Emotional literacy is a term used to describe the understanding and identification of feelings/emotions.
Emotional literacy is a vital skill for children to learn as it helps them deal with everyday situations. We work hard to develop every child’s awareness of their own feelings, so that they are able to identify and understand how to manage their emotions. These skills aid well-being, independence and social interaction, whilst also being important skills necessary for school readiness.
At Froxfield Pre-School, we follow the Five to Thrive approach. This approach promotes emotional development through modelling empathy using five steps, portrayed on the building blocks below.
Scientific research would suggest that it is these five things that children require to enable connections to form within children’s brains, enabling children to feel secure, loved and confident. By acting upon each block in turn when children exhibit heightened emotions, children learn the skills required to manage emotions independently.

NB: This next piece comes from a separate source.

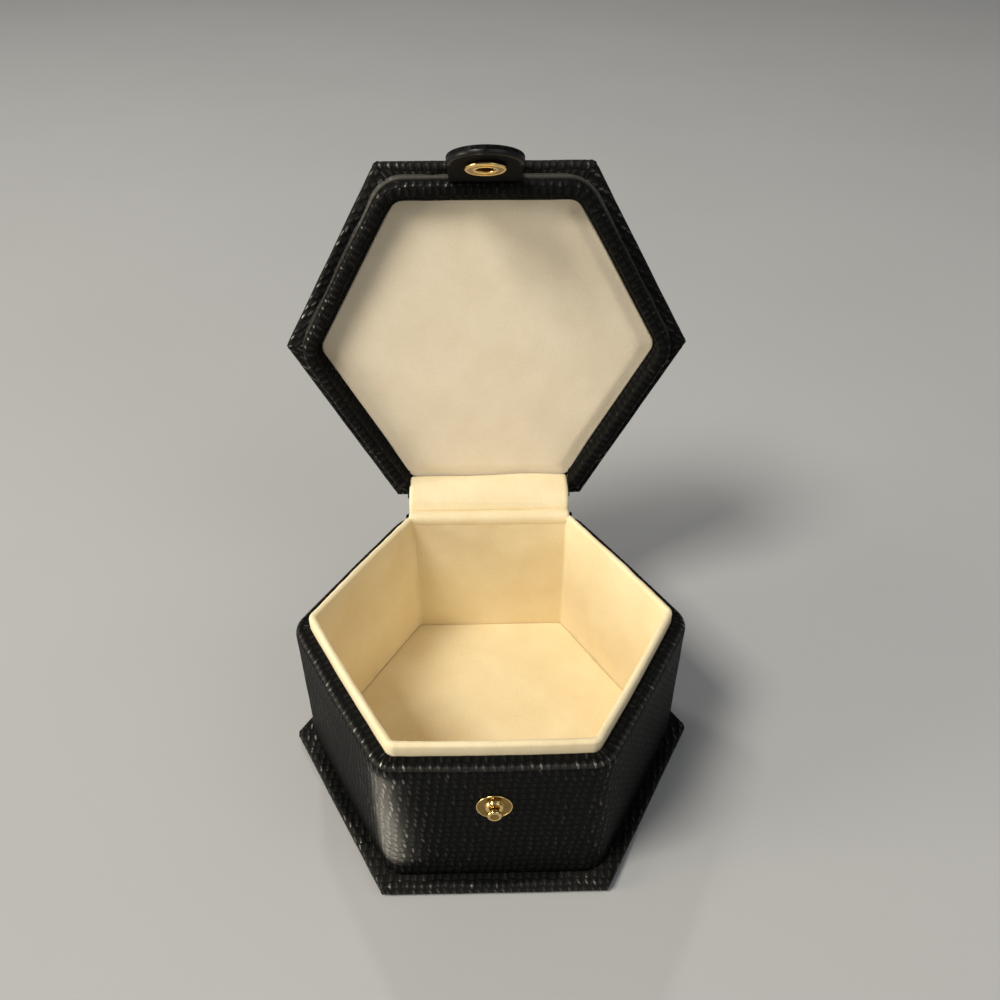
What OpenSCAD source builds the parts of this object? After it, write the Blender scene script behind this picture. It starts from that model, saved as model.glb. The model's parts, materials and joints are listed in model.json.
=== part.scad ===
// Hexagonal presentation box for a ring: a lined box on an overhanging base plate,
// with a hinged lid that closes over the standing lining and a snap tab at the front.
// The box is drawn with its lid open. Flats face front (-Y) and back (+Y), corners left and right.

/* [Plates] */
// Side of the hexagonal base and lid plates
side = 52; // [50:1:56]
// Thickness of the board inside each plate
board_t = 2.2; // [1.6:0.1:4]
// Radius of the plates' corners
plate_corner_r = 1.2; // [0.8:0.1:3]
// Rounding of the plates' wrapped edges
plate_edge_r = 1.1; // [0.6:0.1:1.3]
// Thickness of the leatherette
skin_t = 0.5; // [0.3:0.05:0.7]
// Width of leatherette turned in behind each plate
turn_in = 12; // [9:1:16]
// Thickness of the felt under the base
felt_t = 0.4; // [0.2:0.1:1]
// Distance from the plate's edge to the felt's edge
felt_inset = 4; // [2:0.5:8]

/* [Body] */
// Width of the base plate that stands out past the wall
overhang = 3.5; // [2:0.1:6]
// Height of the wall above the base plate
wall_h = 40; // [32:1:55]
// Thickness of the wall's board
wall_board_t = 2.5; // [2:0.1:3.5]
// Radius of the wall's upright corners
body_corner_r = 6; // [4.5:0.5:9]
// Rounding of the wall's top shoulder
shoulder_r = 1.8; // [1:0.1:2.4]
// Depth of leatherette turned down inside the rim
rim_turn = 6; // [3:0.5:8]

/* [Lining] */
// Thickness of the velvet
velvet_t = 0.5; // [0.3:0.1:0.8]
// Thickness of the card under the velvet
card_t = 0.6; // [0.4:0.1:1.2]
// Height that the lining stands above the rim
liner_rise = 3; // [1.5:0.5:5]
// Depth of velvet turned down outside the lining
velvet_turn = 8; // [4:1:14]
// Thickness of the floor's board
floor_board_t = 2.1; // [1:0.1:6]
// Gap between the lining and what it slides into
fit_gap = 0.1; // [0.05:0.05:0.3]

/* [Lid] */
// Angle from closed to open
lid_open = 96.8; // [80:0.1:105]
// Depth of the frame under the lid plate
frame_h = 6; // [5:0.5:9]
// Gap between the closed lid's frame and the rim
lid_gap = 0.4; // [0.3:0.1:1]
// Gap between the standing lining and the frame round it
lid_clear = 0.4; // [0.3:0.1:0.8]
// Rounding of the frame's lip
lip_r = 1.6; // [1:0.1:2.2]
// Width of the bead round the lid's lining
bead_w = 0.9; // [0.4:0.1:1.2]

/* [Hinge] */
// Distance of the pin inside the plates' back edge
pin_in = 0.1; // [0:0.1:0.9]
// Height of the pin above the rim
pin_rise = 1.2; // [0.5:0.1:2]
// Diameter of the pin
pin_d = 1.2; // [1:0.1:1.6]
// Radial clearance of the pin in the lid's knuckles
pin_clear = 0.05; // [0.02:0.01:0.1]
// Thickness of the leaves' sheet
leaf_t = 0.6; // [0.4:0.1:0.8]
// Length of the plate's side left free beside the hinge
leaf_short = 14; // [12:1:18]
// Height of the leaf on the wall
leaf_h = 12; // [8:1:18]
// Length of each knuckle
knuckle_w = 5; // [4:0.5:6]
// Diameter of the spring wire
wire_d = 0.4; // [0.3:0.05:0.5]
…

We understand that children’s behaviour is a form of communication, that young children do not always have the skills to verbalise feelings and will often act on impulse. Even the most articulate of children can find it difficult to weight up the consequences of actions and will sometimes act before thinking. At Froxfield Pre-School we also recognise that a child’s behaviour can be affected by frustration, tiredness, jealousy, hunger or a strong desire e.g. wanting a toy.
Along with the use of the ‘Five to Thrive’ approach, we also have a set of shared values. These values are created every year with the children participating in their design. They allow the children to contribute to how they would like to be treated whilst they are at pre-school and provide a set of positive values by which the children are then able to navigate our setting e.g. we listen to one another.